:: Data shown ::

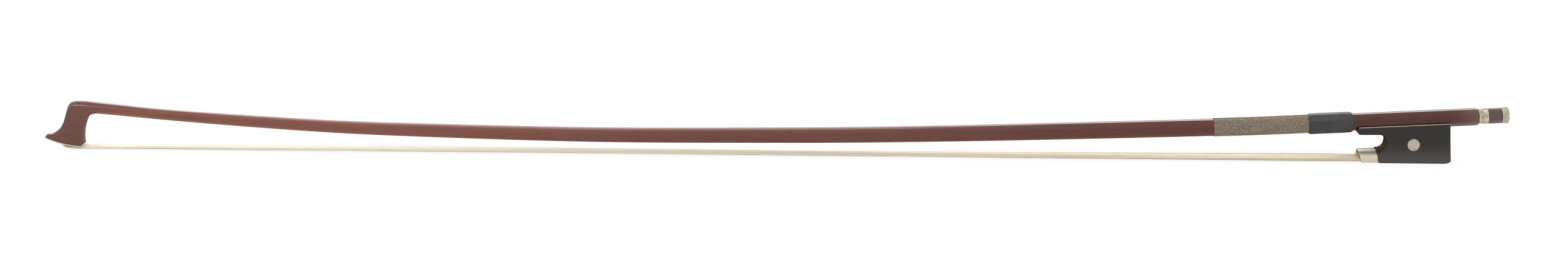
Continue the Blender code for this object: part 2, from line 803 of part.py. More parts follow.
def sole_strip(start, thickness, nose):
    """A thin strip under the head, between two depths below the seat. nose lengthens its tip."""
    curve = seat_curve()
    tip, tip_normal, tip_half = curve[0]
    ahead = (curve[0][0] - curve[1][0]).normalized()
    stations = [(tip + ahead * (NOSE_LENGTH + nose), tip_normal, tip_half / 2)] + curve
    shape = bmesh.new()
    rows = []
    for point, normal, half_width in stations:
        corners = []
        for depth, side in ((start, -1), (start, 1), (start + thickness, 1), (start + thickness, -1)):
            place = point + normal * depth
            corners.append(shape.verts.new((place.x, side * half_width, place.z)))
        rows.append(corners)
    for first, second in zip(rows, rows[1:]):
        for i in range(4):
            j = (i + 1) % 4
            shape.faces.new((first[i], first[j], second[j], second[i]))
    shape.faces.new(list(reversed(rows[0])))
    shape.faces.new(rows[-1])
    return shape


def make_head_parts():
    """Lining, face plate, plug and knot of the head."""
    lining = new_object("head_lining", sole_strip(SEAT_GAP, LINING, 0.0))
    plate_start = SEAT_GAP * 2 + LINING
    plate = new_object("head_plate", sole_strip(plate_start, PLATE, PLATE_NOSE))
    opening = new_object("cut_plate_opening", head_pocket(SEAT_GAP))
    cut(lining, (opening,))
    cut(plate, (opening,))
    low, high = HEAD_PLUG_HEIGHTS
    rear = HEAD_POCKET[1] - PLUG_GAP
    low_front = low + HEAD_PLUG_RISE
    outline = (
        (HEAD_PLUG_FRONT, low_front + HEAD_PLUG_CORNER),
        (HEAD_PLUG_FRONT + HEAD_PLUG_CORNER, low_front),
        (rear, low),
        (rear, high),
        (HEAD_PLUG_FRONT, high),
    )
    new_object("head_plug", extrude_outline(outline, HEAD_PLUG_HALF_WIDTH))
    (x, z), _, _ = HAIR_PATH[0]
    start = Vector((x * MM, 0.0, z * MM + SEAT_GAP))
    new_object("head_knot", knot(start, *HEAD_KNOT))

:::

Nothing should be left out: repeat all of the data exactly.

→ **Full output**
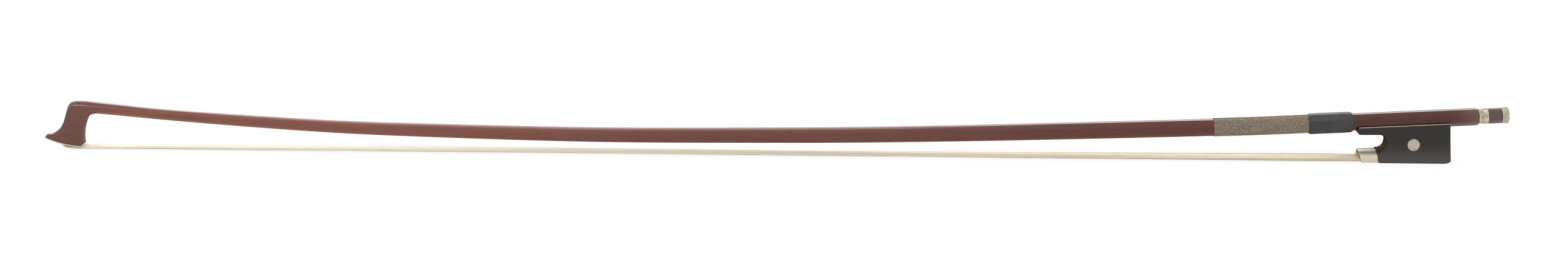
Continue the Blender code for this object: part 2, from line 803 of part.py. More parts follow.
def sole_strip(start, thickness, nose):
    """A thin strip under the head, between two depths below the seat. nose lengthens its tip."""
    curve = seat_curve()
    tip, tip_normal, tip_half = curve[0]
    ahead = (curve[0][0] - curve[1][0]).normalized()
    stations = [(tip + ahead * (NOSE_LENGTH + nose), tip_normal, tip_half / 2)] + curve
    shape = bmesh.new()
    rows = []
    for point, normal, half_width in stations:
        corners = []
        for depth, side in ((start, -1), (start, 1), (start + thickness, 1), (start + thickness, -1)):
            place = point + normal * depth
            corners.append(shape.verts.new((place.x, side * half_width, place.z)))
        rows.append(corners)
    for first, second in zip(rows, rows[1:]):
        for i in range(4):
            j = (i + 1) % 4
            shape.faces.new((first[i], first[j], second[j], second[i]))
    shape.faces.new(list(reversed(rows[0])))
    shape.faces.new(rows[-1])
    return shape


def make_head_parts():
    """Lining, face plate, plug and knot of the head."""
    lining = new_object("head_lining", sole_strip(SEAT_GAP, LINING, 0.0))
    plate_start = SEAT_GAP * 2 + LINING
    plate = new_object("head_plate", sole_strip(plate_start, PLATE, PLATE_NOSE))
    opening = new_object("cut_plate_opening", head_pocket(SEAT_GAP))
    cut(lining, (opening,))
    cut(plate, (opening,))
    low, high = HEAD_PLUG_HEIGHTS
    rear = HEAD_POCKET[1] - PLUG_GAP
    low_front = low + HEAD_PLUG_RISE
    outline = (
        (HEAD_PLUG_FRONT, low_front + HEAD_PLUG_CORNER),
        (HEAD_PLUG_FRONT + HEAD_PLUG_CORNER, low_front),
        (rear, low),
        (rear, high),
        (HEAD_PLUG_FRONT, high),
    )
    new_object("head_plug", extrude_outline(outline, HEAD_PLUG_HALF_WIDTH))
    (x, z), _, _ = HAIR_PATH[0]
    start = Vector((x * MM, 0.0, z * MM + SEAT_GAP))
    new_object("head_knot", knot(start, *HEAD_KNOT))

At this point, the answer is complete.